The UNSC imposed financial sanctions and travel bans on former President Ali Abdullah Saleh and Houthi leaders in November 2014. On 14 April 2015 the UNSC established an arms embargo on Houthi leaders and individuals acting on their behalf or under their direction. On 28 February 2022 the UNSC altered the arms embargo to include the Houthis as an entity subject to the embargo measures. In April the Houthis signed an Action Plan with the UN to commit to end and prevent grave violations against children.
On 11 February 2021 the European Parliament passed a landmark resolution urging European Union member states to use all available tools to hold accountable perpetrators of violations of international law in Yemen, including through universal jurisdiction.
Following heavy diplomatic and political pressure from Saudi Arabia, on 7 October 2021 the HRC failed to renew the mandate of the GEE, terminating the only international independent mechanism dedicated to monitoring international law violations in Yemen.
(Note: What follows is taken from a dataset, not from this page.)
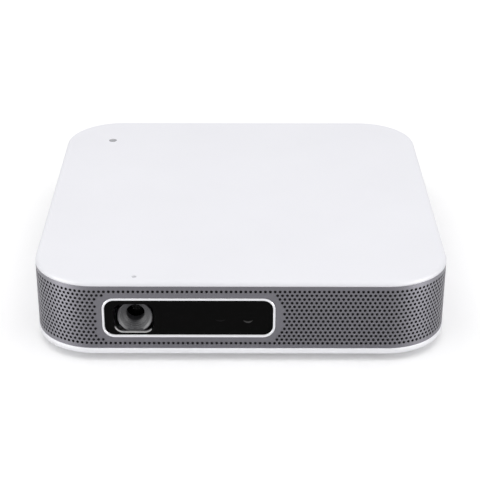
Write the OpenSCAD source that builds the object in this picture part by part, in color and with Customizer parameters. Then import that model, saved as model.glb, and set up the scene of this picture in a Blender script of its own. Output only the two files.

A surge in civilian casualties and hostilities followed the termination of the GEE.
All parties to the conflict should fully recommit to the terms of the UN-brokered country-wide truce, as well as make every effort to implement the terms of an expanded truce proposal and reach a negotiated end to the protracted conflict. UN Special Envoy Grundberg should broaden the negotiations to include all relevant parties to the conflict and other key groups in Yemen, as well as ensure that accountability and justice feature prominently in the peace process.
The government of Yemen should allow access to representatives from the Office of the UN High Commissioner for Human Rights and ensure that all potential war crimes and crimes against humanity are properly investigated and prosecuted. All parties to the conflict – with assistance from the international community – must ensure the provision of reparations to all victims of international crimes. UN member states should urgently work to establish a new criminal justice-focused mechanism to advance accountability and reparations for perpetrators of war crimes and crimes against humanity. The UNSC should refer the situation in Yemen to the International Criminal Court.